[Data provided]
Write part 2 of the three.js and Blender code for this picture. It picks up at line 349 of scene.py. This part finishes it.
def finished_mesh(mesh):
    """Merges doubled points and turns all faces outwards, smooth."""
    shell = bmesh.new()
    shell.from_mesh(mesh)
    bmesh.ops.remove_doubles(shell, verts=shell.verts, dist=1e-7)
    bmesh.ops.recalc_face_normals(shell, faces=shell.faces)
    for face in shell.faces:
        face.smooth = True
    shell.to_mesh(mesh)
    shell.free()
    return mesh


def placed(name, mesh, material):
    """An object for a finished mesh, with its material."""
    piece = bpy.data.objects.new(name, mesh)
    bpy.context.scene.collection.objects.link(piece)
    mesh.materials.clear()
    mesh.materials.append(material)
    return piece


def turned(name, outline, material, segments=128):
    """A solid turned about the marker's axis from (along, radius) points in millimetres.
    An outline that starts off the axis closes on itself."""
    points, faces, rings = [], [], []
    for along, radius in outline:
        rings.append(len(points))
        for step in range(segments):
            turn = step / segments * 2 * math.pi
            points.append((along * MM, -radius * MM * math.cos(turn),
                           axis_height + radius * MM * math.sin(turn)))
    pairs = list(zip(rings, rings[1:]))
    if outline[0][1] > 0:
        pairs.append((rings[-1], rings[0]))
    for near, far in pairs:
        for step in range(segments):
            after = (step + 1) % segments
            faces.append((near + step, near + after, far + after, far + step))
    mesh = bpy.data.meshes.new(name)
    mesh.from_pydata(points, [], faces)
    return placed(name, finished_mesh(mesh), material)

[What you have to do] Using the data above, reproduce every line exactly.

[Solution for this problem]
Write part 2 of the three.js and Blender code for this picture. It picks up at line 349 of scene.py. This part finishes it.
def finished_mesh(mesh):
    """Merges doubled points and turns all faces outwards, smooth."""
    shell = bmesh.new()
    shell.from_mesh(mesh)
    bmesh.ops.remove_doubles(shell, verts=shell.verts, dist=1e-7)
    bmesh.ops.recalc_face_normals(shell, faces=shell.faces)
    for face in shell.faces:
        face.smooth = True
    shell.to_mesh(mesh)
    shell.free()
    return mesh


def placed(name, mesh, material):
    """An object for a finished mesh, with its material."""
    piece = bpy.data.objects.new(name, mesh)
    bpy.context.scene.collection.objects.link(piece)
    mesh.materials.clear()
    mesh.materials.append(material)
    return piece


def turned(name, outline, material, segments=128):
    """A solid turned about the marker's axis from (along, radius) points in millimetres.
    An outline that starts off the axis closes on itself."""
    points, faces, rings = [], [], []
    for along, radius in outline:
        rings.append(len(points))
        for step in range(segments):
            turn = step / segments * 2 * math.pi
            points.append((along * MM, -radius * MM * math.cos(turn),
                           axis_height + radius * MM * math.sin(turn)))
    pairs = list(zip(rings, rings[1:]))
    if outline[0][1] > 0:
        pairs.append((rings[-1], rings[0]))
    for near, far in pairs:
        for step in range(segments):
            after = (step + 1) % segments
            faces.append((near + step, near + after, far + after, far + step))
    mesh = bpy.data.meshes.new(name)
    mesh.from_pydata(points, [], faces)
    return placed(name, finished_mesh(mesh), material)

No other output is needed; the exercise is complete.